Considering Blair’s well-remembered perseverance in resolving the intractable Northern Ireland problem, Britain’s simultaneously clumsy handling of the Zimbabwe crisis with a tricky, narcissistic man like Robert Mugabe has never quite added up for me, unless explained by post-colonial toxicity on both sides.
A member of the audience who took me aside in the elegantly embossed Victorian foyer afterwards said that people living in Britain over the past decade had been informed mainly by their right-wing media’s relentless vilification of Mugabe at the expense of more nuanced versions of Zimbabwe’s history - and they would therefore struggle to believe that Britain could have exercised a positive influence over the tragedy that is still unfolding.
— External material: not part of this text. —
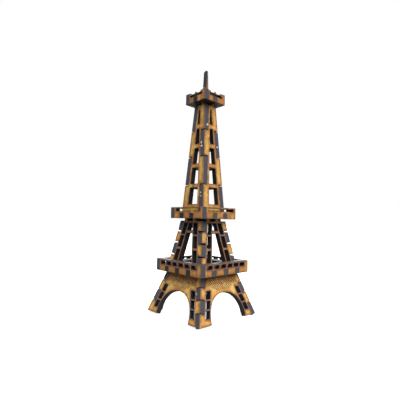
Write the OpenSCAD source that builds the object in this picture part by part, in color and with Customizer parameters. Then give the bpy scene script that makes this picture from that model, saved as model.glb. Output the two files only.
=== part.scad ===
// Miniature lattice tower: a souvenir slotted and glued together from laser-cut 3 mm sheet.
// Frame: +Z up, origin on the table under the centre of the tower, front is -Y, right is +X.
// The four sides of every stage are the same piece turned a quarter turn at a time.

/* [Sheet] */
// Thickness of the sheet that every piece is cut from
sheet = 3; // [2.8:0.1:3.2]
// Gap that the cutter leaves where two pieces meet
fit = 0.05; // [0.02:0.01:0.08]

/* [Lower stage] */
// Width across the legs, with their leaning outer faces produced down to the table
lower_foot_w = 44.7; // [43:0.1:46]
// Width of the lower stage where it meets the lower gallery
lower_head_w = 28.5; // [28:0.1:28.8]
// Half-width of the arch between two legs
arch_half_w = 13.2; // [12.5:0.1:13.3]
// Rise of the arch, along the panel
arch_rise = 14.6; // [13:0.1:15]
// Squareness of the arch's shoulders, where 2 is a plain ellipse
arch_power = 2.25; // [2:0.05:2.3]
// Depth that the sharp foot corners are sanded flat, so that the tower stands
foot_sanding = 0.1; // [0.05:0.05:0.3]
// Space at the end of each corner finger of the lower stage
lower_finger_gap = 0.3; // [0.2:0.05:0.6]

/* [Middle stage] */
// Width of the middle stage on the lower gallery's floor
middle_foot_w = 28.3; // [28:0.1:28.6]
// Width of the middle stage at its head
middle_head_w = 18.44; // [18.2:0.02:18.8]
// Space between the middle stage's head and the floor above it
middle_head_gap = 1.3; // [0.6:0.1:1.6]
// Space at the end of each corner finger of the middle stage
middle_finger_gap = 0.75; // [0.7:0.05:1]

/* [Upper stage] */
// Width of the upper stage on the middle gallery's floor
upper_foot_w = 17.7; // [17.4:0.1:18]
// Width of the upper stage at its head
upper_head_w = 8.86; // [8.8:0.02:9.1]
// Space between the upper stage's head and the floor above it
upper_head_gap = 0.9; // [0.5:0.1:1.2]
// Space at the end of each corner finger of the upper stage
upper_finger_gap = 0.4; // [0.3:0.05:0.6]

/* [Galleries] */
// Outer width of the lower gallery
lower_gallery_w = 37.5; // [37:0.1:38]
// Height of the lower gallery's underside above the table
lower_gallery_z = 24; // [23.8:0.1:24.2]
// Height of the lower gallery's walls
lower_gallery_h = 6.8; // [6.6:0.1:7.2]
// Outer width of the middle gallery
middle_gallery_w = 26.8; // [26.4:0.1:27.4]
// Height of the middle gallery's underside above the table
middle_gallery_z = 54.1; // [54:0.1:54.4]
// Height of the middle gallery's walls
middle_gallery_h = 6.4; // [6.2:0.1:6.8]
// Outer width of the top gallery
top_gallery_w = 16.5; // [16.3:0.1:16.8]
// Height of the top gallery's underside above the table
top_gallery_z = 121.8; // [121.6:0.1:122]
// Height of the top gallery's corners
top_gallery_h = 6.2; // [6:0.1:6.4]

/* [Spire] */
// Height of the spire's tip above the table
tower_h = 143.2; // [140:0.1:146]
// Width of the spire at its foot
spire_foot_w = 2.4; // [2.2:0.1:2.8]
// Width of the spire just under its tip
spire_head_w = 0.6; // [0.5:0.1:1]

/* [Hidden] */

// The four sides, as quarter turns from the front
FRONT = 0;
RIGHT = 1;
BACK = 2;
LEFT = 3;

panel_color = "#c98f3c";
wall_color = "#b97d38";
floor_color = "#5a3d22";

// Tabs that reach up or down into a floor stop this far short of its other face
tab_len = sheet - 0.4;

// Lean of each stage, and the height of each stage's floor
lower_lean = atan((lower_foot_w - lower_head_w) / 2 / lower_gallery_z);
middle_floor_z = lower_gallery_z + sheet;
middle_head_z = middle_gallery_z - middle_head_gap;
middle_lean = atan((middle_foot_w - middle_head_w) / 2 / (middle_head_z - middle_floor_z));
upper_floor_z = middle_gallery_z + sheet;
upper_head_z = top_gallery_z - upper_head_gap;
upper_lean = atan((upper_foot_w - upper_head_w) / 2 / (upper_head_z - upper_floor_z));

// Heights of the lower outside edge of each leaning panel: its inner edge rests on the floor
lower_edge_z = sheet * sin(lower_lean) - foot_sanding;
middle_edge_z = middle_floor_z + sheet * sin(middle_lean) + fit;
upper_edge_z = upper_floor_z + sheet * sin(upper_lean) + fit;

// Outer half-width of each stage at a height
function lower_half(z) = lower_foot_w / 2 - z * tan(lower_lean);
function middle_half(z) = middle_foot_w / 2 - (z - middle_floor_z) * tan(middle_lean);
function upper_half(z) = upper_foot_w / 2 - (z - upper_floor_z) * tan(upper_lean);

// Distance up a leaning panel from its lower edge to a height
function up_panel(z, edge_z, lean) = (z - edge_z) / cos(lean);

lower_len = up_panel(lower_gallery_z - fit, lower_edge_z, lower_lean);
middle_len = up_panel(middle_head_z, middle_edge_z, middle_lean);
upper_len = up_panel(upper_head_z, upper_edge_z, upper_lean);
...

Britain’s ambassador to South Africa at the time of Mugabe’s land grab also approached me outside the lecture theatre after the talk to say that she (no longer working for the British Foreign Office) wished in retrospect that Blair had resisted entreaties from confrontational colleagues like Clare Short and met directly with Mugabe in the tense days following the first land invasions of 2000. Intuitive Blair may have realized face-to-face that Mugabe could be persuaded to cooperate, she ventured.
Ironically, Blair may get another chance to engage with Mugabe, assuming he becomes the first president of Europe, as seems likely. But even if he has the political courage to charm the proverbial pants off Zimbabwe’s despised leader, Mugabe will carry on craving Britain’s acceptance.